* **Data lines**
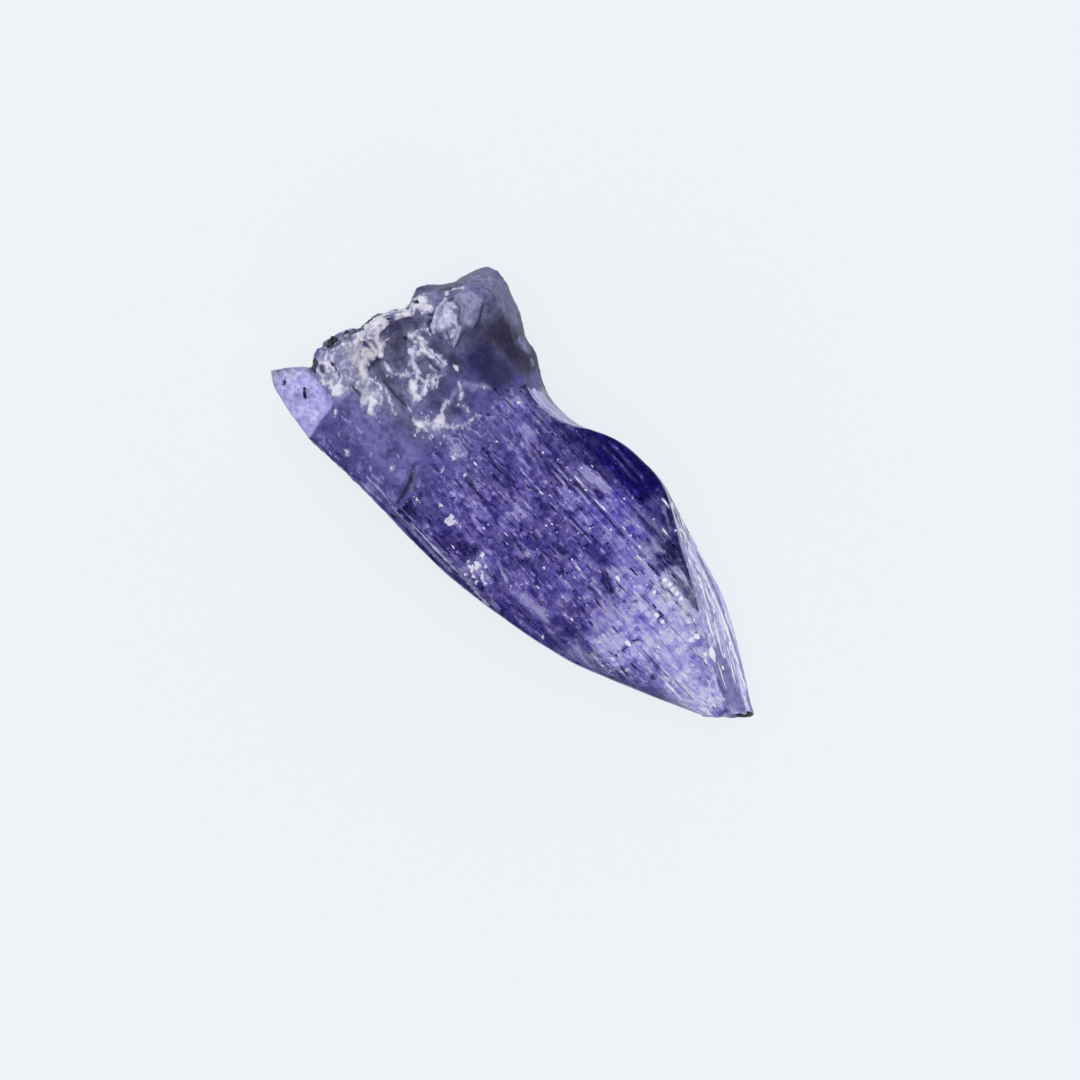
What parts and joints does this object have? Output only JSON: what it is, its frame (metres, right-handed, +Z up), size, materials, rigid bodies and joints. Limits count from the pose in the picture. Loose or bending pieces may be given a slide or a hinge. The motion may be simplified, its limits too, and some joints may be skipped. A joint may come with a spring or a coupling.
{
  "type": "rough tanzanite crystal",
  "caption": "Rough violet-blue tanzanite: a flattened striated prism, broken and crusted with calcite at one end, drawn out to a pale chipped tip at the other.",
  "frame": {"origin": "under the middle of the crystal's box, in the plane of the cleavage flat it rests on", "axes": "+X along the crystal towards its chipped tip, +Y across it towards the pale bevel, +Z up out of the broad striated face"},
  "size_m": [0.0252, 0.0108, 0.006],
  "materials": {
    "tanzanite": "see-through violet-blue crystal, striated along its length, frosted where it broke",
    "calcite_crust": "matt white to cream mineral crust",
    "graphite": "black, slightly greasy flecks"
  },
  "bodies": {
    "root": {"tanzanite_crystal": "tanzanite"}
  },
  "joints": []
}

* **Task statement**
Please repeat the listing above in full and exactly.

* **Answer below**
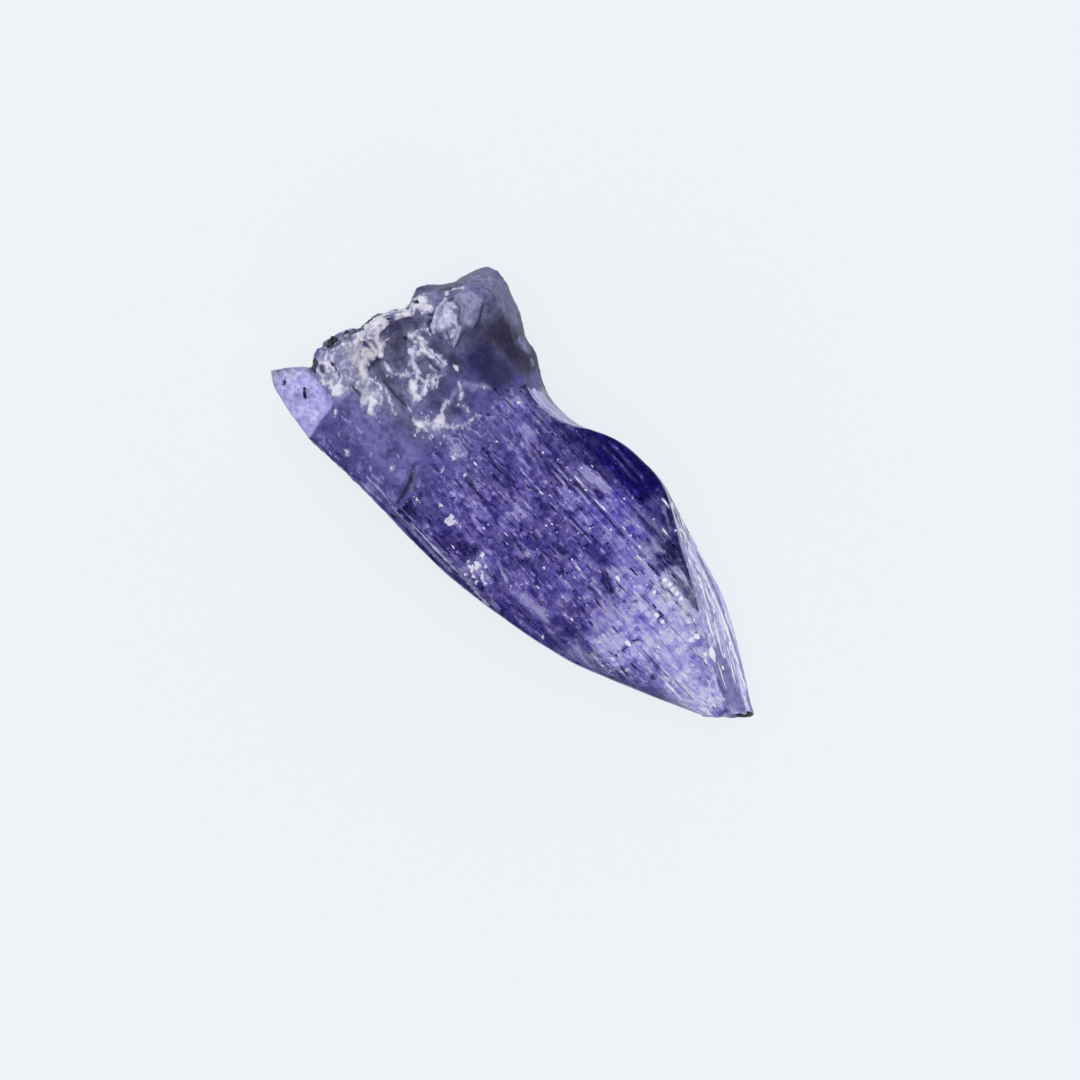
What parts and joints does this object have? Output only JSON: what it is, its frame (metres, right-handed, +Z up), size, materials, rigid bodies and joints. Limits count from the pose in the picture. Loose or bending pieces may be given a slide or a hinge. The motion may be simplified, its limits too, and some joints may be skipped. A joint may come with a spring or a coupling.
{
  "type": "rough tanzanite crystal",
  "caption": "Rough violet-blue tanzanite: a flattened striated prism, broken and crusted with calcite at one end, drawn out to a pale chipped tip at the other.",
  "frame": {"origin": "under the middle of the crystal's box, in the plane of the cleavage flat it rests on", "axes": "+X along the crystal towards its chipped tip, +Y across it towards the pale bevel, +Z up out of the broad striated face"},
  "size_m": [0.0252, 0.0108, 0.006],
  "materials": {
    "tanzanite": "see-through violet-blue crystal, striated along its length, frosted where it broke",
    "calcite_crust": "matt white to cream mineral crust",
    "graphite": "black, slightly greasy flecks"
  },
  "bodies": {
    "root": {"tanzanite_crystal": "tanzanite"}
  },
  "joints": []
}